More Frequently Asked Questions
Will the schema work with OpenAPI 3.1?
Yes. OpenAPI 3.1 (released February 2021) aligned its schema language fully with JSON Schema Draft 2020-12, which is what this generator emits. Drop the schema into components.schemas in your OpenAPI document and reference it via $ref. Older OpenAPI 3.0 used an earlier subset; you may need to adjust if you're targeting 3.0.
Can I generate types in my language from this schema?
Yes. quicktype generates TypeScript, Go, Python, Java, C#, Swift, Kotlin, Rust, Elm, and others from a JSON Schema. json-schema-to-typescript is a JS-specific alternative. Most modern languages have at least one schema-to-types tool; the generated schema works as input for all of them.
What's the difference between $defs and definitions?
Both are places to put reusable sub-schemas you can $ref elsewhere in the document. definitions is the legacy name, used in Drafts 04, 06, and 07. $defs is the current name, introduced in Draft 2019-09 and continuing in 2020-12. Functionally equivalent, but use $defs for new work.
Is my JSON sent anywhere?
No. Schema generation runs entirely in your browser. The pasted JSON is parsed locally, walked, and emitted as a schema in the output textarea. Nothing is uploaded to a server, logged, or kept after you close the tab.

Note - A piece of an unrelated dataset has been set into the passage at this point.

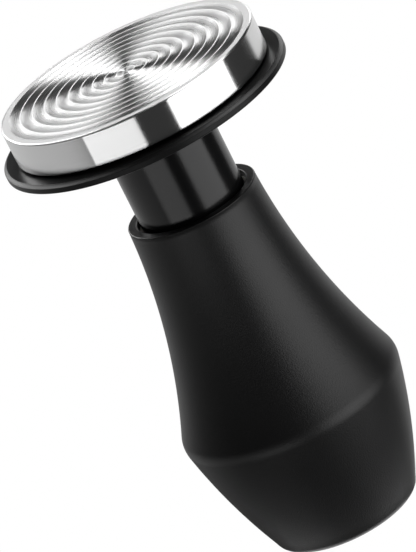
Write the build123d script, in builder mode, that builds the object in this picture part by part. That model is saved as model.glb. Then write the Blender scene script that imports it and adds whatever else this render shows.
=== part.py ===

This matters because JSON examples often contain real data (customer records, internal API responses, employee info) that you don't want flowing through a third party.
Why did my array's schema only describe the first element?
Inference from a single example treats arrays as homogeneous: it looks at the first element and assumes the rest match. If your real array can hold different shapes, you'll need to write the items as { "oneOf": [...] } by hand. Or run the generator on each variant separately and combine the schemas.
Should I use a generator at all, or write the schema by hand?
For a small schema you control end-to-end, writing by hand teaches you the spec faster. For a large API response with dozens of nested objects, generating gets you to a draft in seconds and you spend the saved time curating constraints, descriptions, and required arrays. Most working developers do both: generate, then curate.